Michael Rubin, a Visiting Fellow at the Washington Institute for Near East Policy, noted that the local Kurdish population in northern Iraq has re-established a functional civic society there despite the burdens of the current UN sanctions against Iraq. Since 1996, he reported, child mortality there is down, 600 schools have been rebuilt, 20,000 houses reconstructed, 800 water systems restored, over 2,300 km of access roads paved, and the local Kurdish-controlled administration collects enough taxes to fund basic government services. This stability would be jeopardized if the current UN sanctions regime is relaxed, Rubin said.
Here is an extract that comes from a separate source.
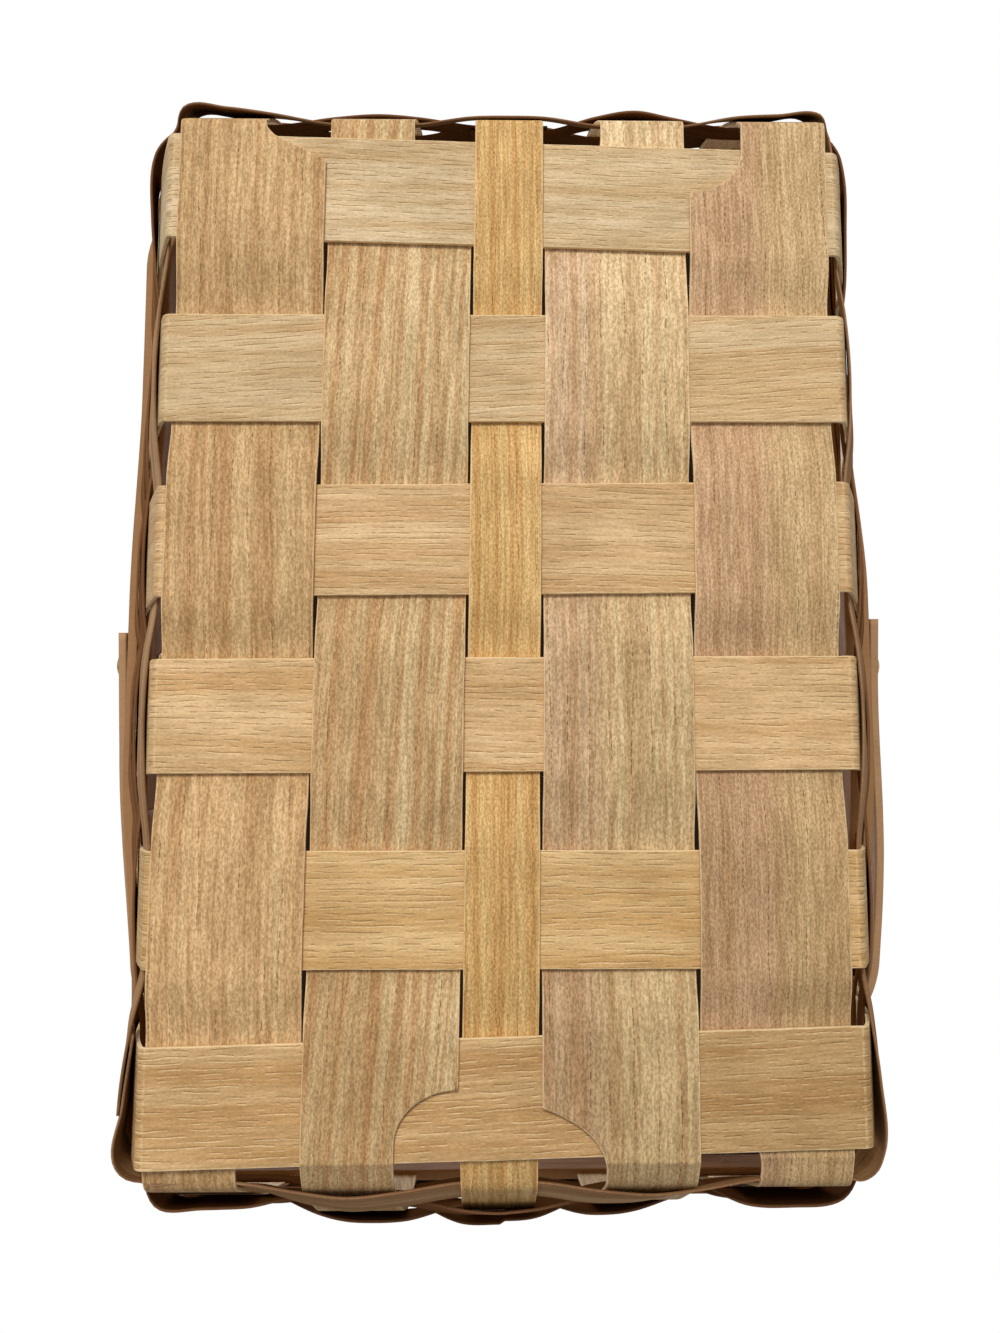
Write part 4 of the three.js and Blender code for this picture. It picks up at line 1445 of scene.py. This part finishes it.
@dataclass(frozen=True)
class WeaverPlan:
    """Sizes of the weaver rows, where each laps over its own start, and where it stands off.

    Attributes:
        lap_uprights: Number of the upright at which each row starts and ends.
        usual_bulge: How far a row's lower edge stands off an upright, in millimetres, at the
            upright's first edge, middle and last edge.
        corner_shifts: How far each row's middle is moved out at the four corners, in millimetres.
        corner_bulges: How far each row's lower edge stands off there, in millimetres.
        flat: Rows and uprights where the whole strip stands off, and not its lower edge alone.
        bulges: The same as usual_bulge where it differs, by row and number of the upright.
    """

    width: float = 19.5 * MM
    thickness: float = 0.95 * MM
    seat: float = 0.08 * MM
    gap: float = 0.05 * MM
    first: float = 8 * MM
    lap_uprights: tuple[int, ...] = (16, 8, 5, 14, 1)
    lap_overhang: float = 3 * MM
    step: float = 2 * MM
    slide: float = 0.5 * MM
    usual_bulge: tuple[float, float, float] = (0.0, 0.8, 0.0)
    corner_shifts: tuple[tuple[float, ...], ...] = (
        (-3.6, -3.6, -3.8, -2.6), (-2.6, -2.6, -3.2, -4.0), (-1.0, -1.0, -1.0, -1.0),
        (0.0, 0.0, 0.0, 0.0), (0.0, 0.0, 0.0, 0.0),
    )
    corner_bulges: tuple[tuple[float, ...], ...] = (
        (4.0, 4.0, 4.2, 3.8), (4.0, 4.0, 4.4, 3.8), (3.0, 3.0, 3.0, 3.0),
        (2.0, 2.0, 2.0, 2.0), (1.0, 1.0, 1.0, 1.0),
    )
    flat: tuple[tuple[int, int], ...] = ((1, 18), (1, 20))
    bulges: dict[tuple[int, int], tuple[float, float, float]] = field(default_factory=lambda: {
        (1, 6): (1.6, 1.3, 0.5), (1, 8): (0.0, 0.2, 0.0), (1, 10): (0.8, 2.6, 3.0),
        (1, 16): (0.6, 3.3, 4.9), (1, 0): (3.1, 2.3, 0.1), (1, 18): (0.3, 1.8, 0.4),
        (1, 20): (0.4, 1.6, 0.3), (2, 5): (0.2, 1.0, 1.4), (2, 11): (2.8, 2.4, 0.6),
        (2, 7): (0.6, 3.0, 0.6), (2, 9): (0.2, 1.2, 0.2), (2, 17): (4.0, 4.2, 3.4),
        (2, 19): (2.0, 3.0, 2.0), (2, 21): (5.0, 5.6, 4.4), (3, 18): (1.6, 2.7, 2.3),
        (3, 16): (1.5, 3.4, 4.0), (3, 0): (4.0, 3.4, 1.5), (3, 20): (2.6, 4.2, 2.0),
        (4, 17): (2.8, 3.2, 2.6), (4, 19): (5.0, 5.2, 4.6), (4, 21): (3.4, 4.6, 3.8),
        (3, 6): (1.2, 1.8, 1.4), (3, 8): (1.4, 1.8, 1.4), (3, 10): (1.4, 1.8, 1.2),
        (4, 7): (1.0, 1.5, 1.0), (4, 9): (1.0, 1.5, 1.0),
    })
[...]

In the ten years since the UN-sponsored "no-fly zone" was established in northern Iraq, Rubin said, more than three million refugees, mainly ethnic Kurds, returned to the region from Turkey and Iran. They originally had fled their homes during the 1980's, because of chemical weapons attacks and other brutal actions by Saddam Hussein that destroyed nearly 5,000 villages populated by Iraq's non-Arab minorities.

The Hussein regime forced another 800,000 internal refugees to leave central and southern Iraq and emigrate north, after having their property and ration cards confiscated. Were the no fly zone to be abandoned, Rubin predicted, many of these people would again flee to Turkey and Iran, thereby adding new strains to the region's fragile peace.